*Entries supplied*
....................

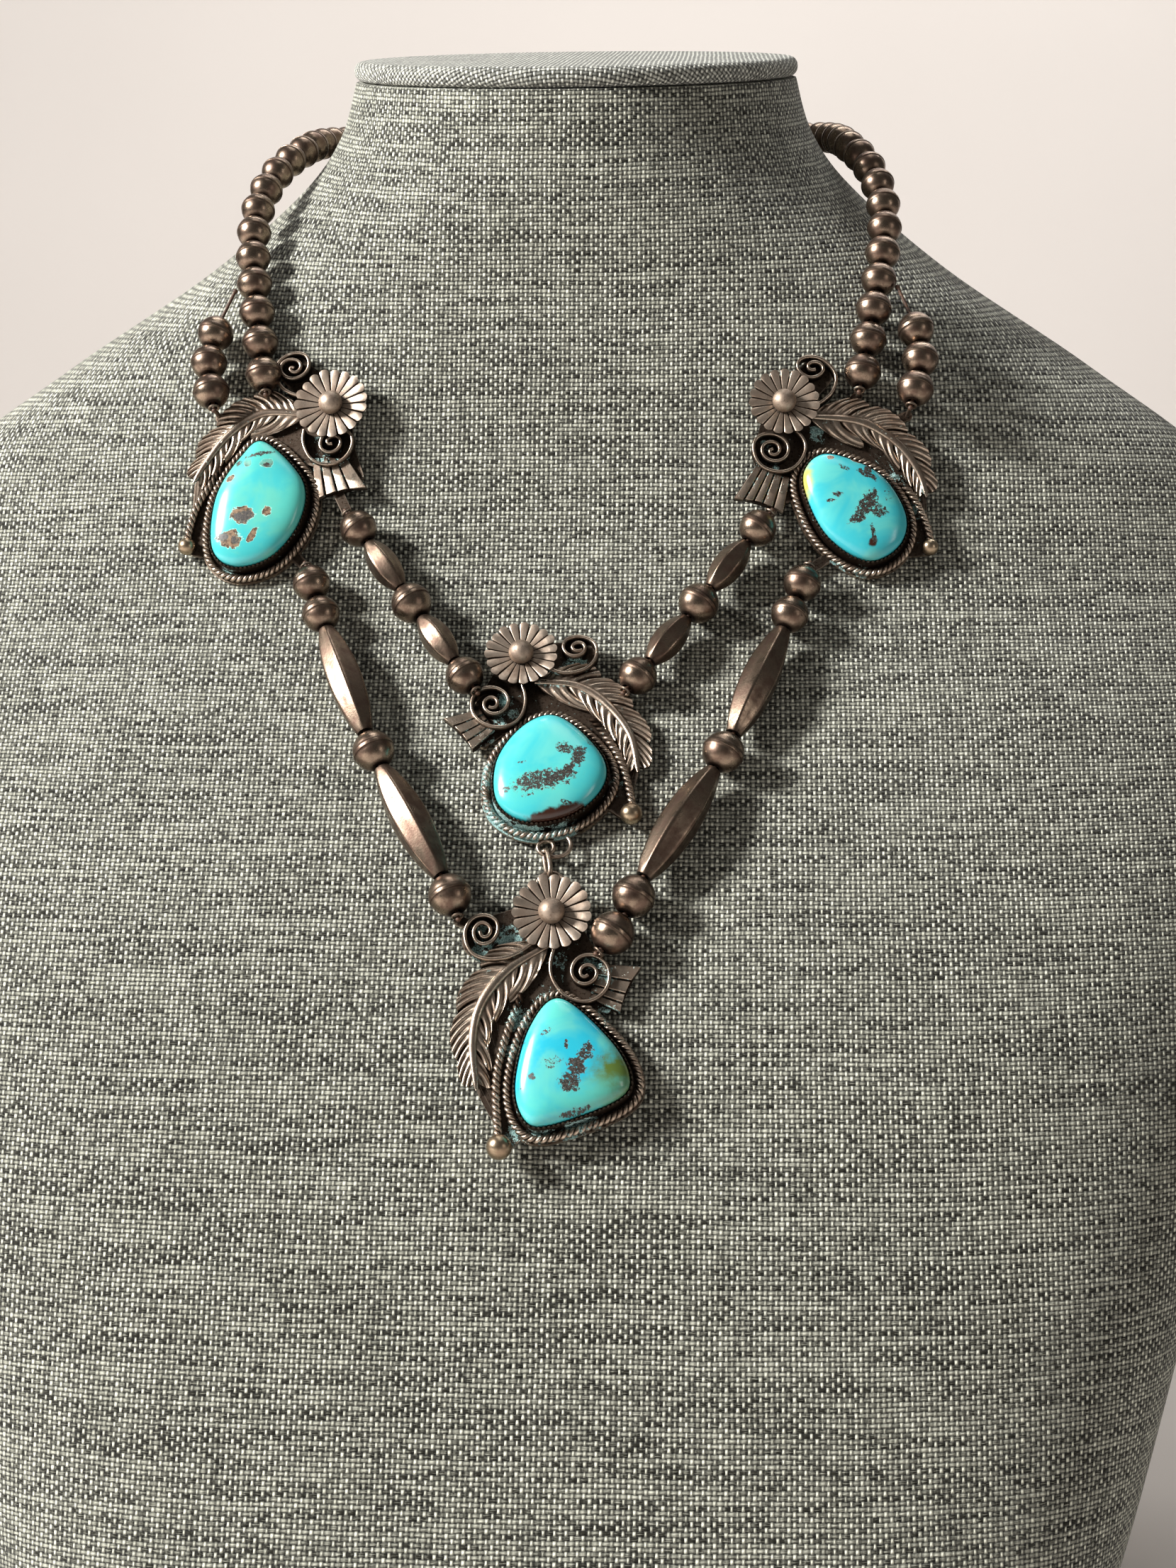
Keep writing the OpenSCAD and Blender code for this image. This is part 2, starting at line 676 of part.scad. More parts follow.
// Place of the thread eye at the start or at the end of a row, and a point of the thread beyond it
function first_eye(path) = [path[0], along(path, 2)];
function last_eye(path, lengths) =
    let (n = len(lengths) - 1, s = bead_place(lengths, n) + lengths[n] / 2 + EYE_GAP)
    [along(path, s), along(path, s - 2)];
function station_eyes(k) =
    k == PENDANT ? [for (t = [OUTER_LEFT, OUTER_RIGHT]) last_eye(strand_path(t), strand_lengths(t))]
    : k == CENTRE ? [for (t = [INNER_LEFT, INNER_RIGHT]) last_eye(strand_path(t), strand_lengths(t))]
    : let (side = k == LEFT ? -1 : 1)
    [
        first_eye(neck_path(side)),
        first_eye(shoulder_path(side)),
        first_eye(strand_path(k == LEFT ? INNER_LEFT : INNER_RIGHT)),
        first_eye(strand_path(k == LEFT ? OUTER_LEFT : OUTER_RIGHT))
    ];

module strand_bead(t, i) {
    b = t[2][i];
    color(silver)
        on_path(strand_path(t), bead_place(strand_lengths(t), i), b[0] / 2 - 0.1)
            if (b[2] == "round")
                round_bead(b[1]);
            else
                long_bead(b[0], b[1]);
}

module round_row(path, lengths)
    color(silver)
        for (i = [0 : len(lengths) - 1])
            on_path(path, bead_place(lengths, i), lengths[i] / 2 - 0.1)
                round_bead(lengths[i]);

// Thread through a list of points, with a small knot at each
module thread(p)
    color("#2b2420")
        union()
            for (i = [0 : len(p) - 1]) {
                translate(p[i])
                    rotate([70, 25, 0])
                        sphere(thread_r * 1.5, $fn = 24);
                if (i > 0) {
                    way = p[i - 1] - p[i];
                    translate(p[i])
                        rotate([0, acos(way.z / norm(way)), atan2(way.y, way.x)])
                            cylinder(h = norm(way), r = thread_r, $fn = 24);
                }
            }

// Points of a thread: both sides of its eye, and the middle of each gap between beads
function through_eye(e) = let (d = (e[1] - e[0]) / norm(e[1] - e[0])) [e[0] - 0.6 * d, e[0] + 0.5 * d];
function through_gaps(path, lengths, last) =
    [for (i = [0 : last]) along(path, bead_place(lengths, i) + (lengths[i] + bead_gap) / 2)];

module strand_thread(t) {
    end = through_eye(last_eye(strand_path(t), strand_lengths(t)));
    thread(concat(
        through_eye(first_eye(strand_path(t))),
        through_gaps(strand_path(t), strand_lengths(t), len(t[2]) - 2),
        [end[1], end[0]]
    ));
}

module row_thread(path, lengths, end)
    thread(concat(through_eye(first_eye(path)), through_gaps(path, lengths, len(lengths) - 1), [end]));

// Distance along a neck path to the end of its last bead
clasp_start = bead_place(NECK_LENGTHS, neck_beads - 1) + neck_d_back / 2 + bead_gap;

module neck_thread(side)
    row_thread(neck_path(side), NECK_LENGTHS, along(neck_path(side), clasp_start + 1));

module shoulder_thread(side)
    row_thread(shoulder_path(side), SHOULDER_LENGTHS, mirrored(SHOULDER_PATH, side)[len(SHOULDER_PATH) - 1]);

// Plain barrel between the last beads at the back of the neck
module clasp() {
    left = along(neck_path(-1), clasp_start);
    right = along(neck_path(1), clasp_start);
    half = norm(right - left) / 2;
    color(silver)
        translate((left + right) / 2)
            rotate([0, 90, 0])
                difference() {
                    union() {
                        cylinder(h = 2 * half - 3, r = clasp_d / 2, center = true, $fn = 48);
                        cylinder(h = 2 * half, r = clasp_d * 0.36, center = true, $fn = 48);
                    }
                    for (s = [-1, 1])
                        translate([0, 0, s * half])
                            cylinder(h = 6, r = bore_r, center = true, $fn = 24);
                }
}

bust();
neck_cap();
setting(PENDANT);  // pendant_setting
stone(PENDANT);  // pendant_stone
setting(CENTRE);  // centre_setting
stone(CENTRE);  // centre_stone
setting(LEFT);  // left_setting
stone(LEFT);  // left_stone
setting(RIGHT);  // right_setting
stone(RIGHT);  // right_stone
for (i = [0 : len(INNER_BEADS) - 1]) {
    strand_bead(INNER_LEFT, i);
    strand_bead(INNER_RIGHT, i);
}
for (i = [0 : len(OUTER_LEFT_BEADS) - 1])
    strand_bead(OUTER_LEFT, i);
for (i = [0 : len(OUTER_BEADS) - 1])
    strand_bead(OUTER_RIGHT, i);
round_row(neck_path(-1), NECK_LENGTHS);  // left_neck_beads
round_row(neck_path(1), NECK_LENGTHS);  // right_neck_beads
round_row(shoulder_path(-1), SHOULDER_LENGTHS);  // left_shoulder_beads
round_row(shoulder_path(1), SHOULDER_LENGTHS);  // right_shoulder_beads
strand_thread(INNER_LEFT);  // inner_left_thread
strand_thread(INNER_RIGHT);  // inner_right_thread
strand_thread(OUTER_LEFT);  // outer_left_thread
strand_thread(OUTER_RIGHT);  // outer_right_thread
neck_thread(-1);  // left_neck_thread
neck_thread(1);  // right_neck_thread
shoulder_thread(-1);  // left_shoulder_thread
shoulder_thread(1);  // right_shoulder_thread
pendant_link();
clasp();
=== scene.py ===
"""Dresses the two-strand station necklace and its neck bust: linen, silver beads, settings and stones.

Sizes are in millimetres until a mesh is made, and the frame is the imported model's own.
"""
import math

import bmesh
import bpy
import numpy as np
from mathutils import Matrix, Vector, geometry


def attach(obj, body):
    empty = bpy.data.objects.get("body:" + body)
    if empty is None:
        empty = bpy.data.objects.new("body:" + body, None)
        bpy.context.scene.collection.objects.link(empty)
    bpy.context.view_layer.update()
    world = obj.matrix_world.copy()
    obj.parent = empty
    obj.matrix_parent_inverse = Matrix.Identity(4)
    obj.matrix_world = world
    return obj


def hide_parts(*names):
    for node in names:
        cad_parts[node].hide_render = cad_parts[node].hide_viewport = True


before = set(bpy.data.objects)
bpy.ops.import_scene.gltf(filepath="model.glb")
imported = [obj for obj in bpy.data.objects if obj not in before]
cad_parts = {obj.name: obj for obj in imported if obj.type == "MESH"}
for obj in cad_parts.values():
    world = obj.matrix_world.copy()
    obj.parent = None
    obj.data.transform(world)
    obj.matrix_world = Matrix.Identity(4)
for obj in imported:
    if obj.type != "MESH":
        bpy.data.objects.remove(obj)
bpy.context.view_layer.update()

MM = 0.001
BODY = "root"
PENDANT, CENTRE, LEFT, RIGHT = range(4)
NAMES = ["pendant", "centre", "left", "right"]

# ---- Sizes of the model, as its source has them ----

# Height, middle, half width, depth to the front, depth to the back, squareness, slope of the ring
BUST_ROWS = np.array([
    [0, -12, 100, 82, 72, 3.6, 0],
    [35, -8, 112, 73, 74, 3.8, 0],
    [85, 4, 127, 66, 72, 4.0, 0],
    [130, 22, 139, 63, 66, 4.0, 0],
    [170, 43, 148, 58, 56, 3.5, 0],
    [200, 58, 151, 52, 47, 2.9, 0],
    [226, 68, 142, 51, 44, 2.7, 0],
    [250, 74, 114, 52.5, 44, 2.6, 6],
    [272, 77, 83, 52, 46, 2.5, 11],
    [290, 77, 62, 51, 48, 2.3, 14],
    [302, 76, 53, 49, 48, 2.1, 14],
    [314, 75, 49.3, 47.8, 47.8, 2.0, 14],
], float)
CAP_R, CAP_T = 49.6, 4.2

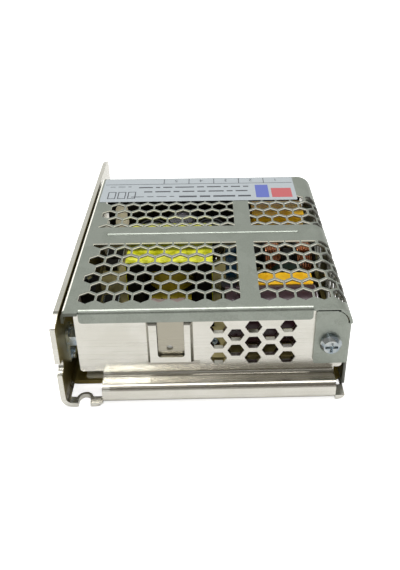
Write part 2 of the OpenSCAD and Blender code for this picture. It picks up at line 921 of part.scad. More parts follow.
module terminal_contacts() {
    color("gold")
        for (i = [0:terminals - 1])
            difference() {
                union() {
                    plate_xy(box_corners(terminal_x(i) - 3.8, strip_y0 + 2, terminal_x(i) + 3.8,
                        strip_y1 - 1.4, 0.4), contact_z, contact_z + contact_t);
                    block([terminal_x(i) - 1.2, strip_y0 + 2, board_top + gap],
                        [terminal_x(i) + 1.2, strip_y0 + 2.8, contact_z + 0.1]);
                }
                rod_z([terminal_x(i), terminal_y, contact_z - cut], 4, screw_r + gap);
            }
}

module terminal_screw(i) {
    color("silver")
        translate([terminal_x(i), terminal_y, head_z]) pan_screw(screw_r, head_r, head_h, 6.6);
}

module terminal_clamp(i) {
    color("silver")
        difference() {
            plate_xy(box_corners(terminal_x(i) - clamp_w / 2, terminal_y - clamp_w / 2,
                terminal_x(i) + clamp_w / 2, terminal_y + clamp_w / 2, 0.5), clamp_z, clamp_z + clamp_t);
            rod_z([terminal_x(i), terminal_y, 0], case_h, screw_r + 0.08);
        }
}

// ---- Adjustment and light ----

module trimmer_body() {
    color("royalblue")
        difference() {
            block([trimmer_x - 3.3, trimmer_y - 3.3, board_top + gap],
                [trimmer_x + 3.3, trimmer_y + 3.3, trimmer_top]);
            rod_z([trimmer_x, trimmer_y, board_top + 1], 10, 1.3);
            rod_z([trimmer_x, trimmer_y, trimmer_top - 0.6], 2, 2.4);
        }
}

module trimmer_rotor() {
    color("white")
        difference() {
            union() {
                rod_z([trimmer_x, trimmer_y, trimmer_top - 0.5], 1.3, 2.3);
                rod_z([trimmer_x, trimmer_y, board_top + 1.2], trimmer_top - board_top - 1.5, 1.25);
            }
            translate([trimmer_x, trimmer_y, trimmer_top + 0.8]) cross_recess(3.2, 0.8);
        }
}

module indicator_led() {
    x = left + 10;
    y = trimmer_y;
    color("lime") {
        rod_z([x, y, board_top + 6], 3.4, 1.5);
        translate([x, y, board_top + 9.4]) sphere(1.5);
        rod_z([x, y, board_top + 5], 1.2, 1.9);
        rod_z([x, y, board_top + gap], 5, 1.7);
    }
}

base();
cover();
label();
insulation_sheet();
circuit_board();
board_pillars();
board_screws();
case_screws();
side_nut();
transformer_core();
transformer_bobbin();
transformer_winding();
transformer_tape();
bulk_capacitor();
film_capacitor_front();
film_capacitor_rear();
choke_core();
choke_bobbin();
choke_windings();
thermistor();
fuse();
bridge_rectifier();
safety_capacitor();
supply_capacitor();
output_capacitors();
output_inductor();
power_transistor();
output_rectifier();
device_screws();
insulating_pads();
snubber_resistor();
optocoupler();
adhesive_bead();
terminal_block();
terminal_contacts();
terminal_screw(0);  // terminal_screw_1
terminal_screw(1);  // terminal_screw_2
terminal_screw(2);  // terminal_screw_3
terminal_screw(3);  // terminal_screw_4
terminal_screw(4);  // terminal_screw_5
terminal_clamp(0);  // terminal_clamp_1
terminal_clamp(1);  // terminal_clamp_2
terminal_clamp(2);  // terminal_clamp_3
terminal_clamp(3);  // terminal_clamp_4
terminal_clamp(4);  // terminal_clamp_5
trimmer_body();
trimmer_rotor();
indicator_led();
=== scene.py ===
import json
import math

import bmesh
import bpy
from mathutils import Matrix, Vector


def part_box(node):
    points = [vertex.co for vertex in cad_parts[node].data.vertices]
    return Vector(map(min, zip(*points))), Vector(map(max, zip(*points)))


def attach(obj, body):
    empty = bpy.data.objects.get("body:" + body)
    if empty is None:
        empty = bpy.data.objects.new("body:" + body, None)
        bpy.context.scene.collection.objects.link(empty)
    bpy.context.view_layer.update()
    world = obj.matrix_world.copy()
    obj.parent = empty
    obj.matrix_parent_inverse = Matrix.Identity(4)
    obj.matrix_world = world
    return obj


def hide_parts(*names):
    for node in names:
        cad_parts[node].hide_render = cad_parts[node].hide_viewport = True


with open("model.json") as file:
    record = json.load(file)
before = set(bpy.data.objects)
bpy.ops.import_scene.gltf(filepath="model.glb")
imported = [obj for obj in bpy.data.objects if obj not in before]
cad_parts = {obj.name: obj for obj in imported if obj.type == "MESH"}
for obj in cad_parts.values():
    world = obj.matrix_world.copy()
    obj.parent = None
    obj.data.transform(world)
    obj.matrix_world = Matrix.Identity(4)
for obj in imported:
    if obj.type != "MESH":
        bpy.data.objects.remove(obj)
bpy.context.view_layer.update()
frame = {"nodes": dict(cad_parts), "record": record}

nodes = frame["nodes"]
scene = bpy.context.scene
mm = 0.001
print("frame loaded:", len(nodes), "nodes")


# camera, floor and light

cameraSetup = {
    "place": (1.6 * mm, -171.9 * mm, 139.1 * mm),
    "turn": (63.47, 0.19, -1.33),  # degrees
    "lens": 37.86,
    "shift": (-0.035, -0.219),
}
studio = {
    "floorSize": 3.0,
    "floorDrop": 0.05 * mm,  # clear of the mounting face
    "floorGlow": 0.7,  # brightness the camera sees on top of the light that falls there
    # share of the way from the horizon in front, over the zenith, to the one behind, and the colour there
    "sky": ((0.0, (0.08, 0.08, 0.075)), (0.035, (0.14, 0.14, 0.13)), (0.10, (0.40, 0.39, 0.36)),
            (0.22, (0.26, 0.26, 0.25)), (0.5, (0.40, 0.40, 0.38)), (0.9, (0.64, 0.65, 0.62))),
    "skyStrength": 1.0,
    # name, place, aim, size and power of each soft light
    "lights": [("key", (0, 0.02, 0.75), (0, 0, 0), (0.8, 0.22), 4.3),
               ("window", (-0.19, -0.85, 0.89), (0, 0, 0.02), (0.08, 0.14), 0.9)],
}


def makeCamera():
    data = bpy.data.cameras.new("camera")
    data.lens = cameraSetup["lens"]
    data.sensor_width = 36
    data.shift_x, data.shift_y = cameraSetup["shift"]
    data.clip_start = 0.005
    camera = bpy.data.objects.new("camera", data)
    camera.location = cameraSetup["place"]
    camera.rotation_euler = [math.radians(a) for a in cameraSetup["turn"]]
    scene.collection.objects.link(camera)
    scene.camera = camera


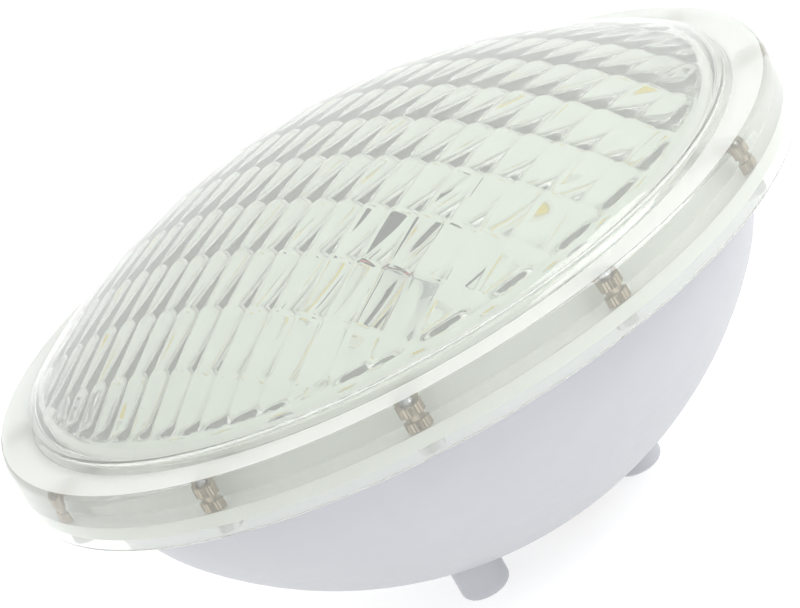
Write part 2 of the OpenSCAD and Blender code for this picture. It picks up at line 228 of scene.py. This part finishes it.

....................

*Aim*
Extract exactly the run of lines beginning at the line with "921 of part.scad. More parts follow." and ending at the line with "---- Adjustment and", including both ends and nothing beyond them.

*Exercise answer*
Write part 2 of the OpenSCAD and Blender code for this picture. It picks up at line 921 of part.scad. More parts follow.
module terminal_contacts() {
    color("gold")
        for (i = [0:terminals - 1])
            difference() {
                union() {
                    plate_xy(box_corners(terminal_x(i) - 3.8, strip_y0 + 2, terminal_x(i) + 3.8,
                        strip_y1 - 1.4, 0.4), contact_z, contact_z + contact_t);
                    block([terminal_x(i) - 1.2, strip_y0 + 2, board_top + gap],
                        [terminal_x(i) + 1.2, strip_y0 + 2.8, contact_z + 0.1]);
                }
                rod_z([terminal_x(i), terminal_y, contact_z - cut], 4, screw_r + gap);
            }
}

module terminal_screw(i) {
    color("silver")
        translate([terminal_x(i), terminal_y, head_z]) pan_screw(screw_r, head_r, head_h, 6.6);
}

module terminal_clamp(i) {
    color("silver")
        difference() {
            plate_xy(box_corners(terminal_x(i) - clamp_w / 2, terminal_y - clamp_w / 2,
                terminal_x(i) + clamp_w / 2, terminal_y + clamp_w / 2, 0.5), clamp_z, clamp_z + clamp_t);
            rod_z([terminal_x(i), terminal_y, 0], case_h, screw_r + 0.08);
        }
}

// ---- Adjustment and light ----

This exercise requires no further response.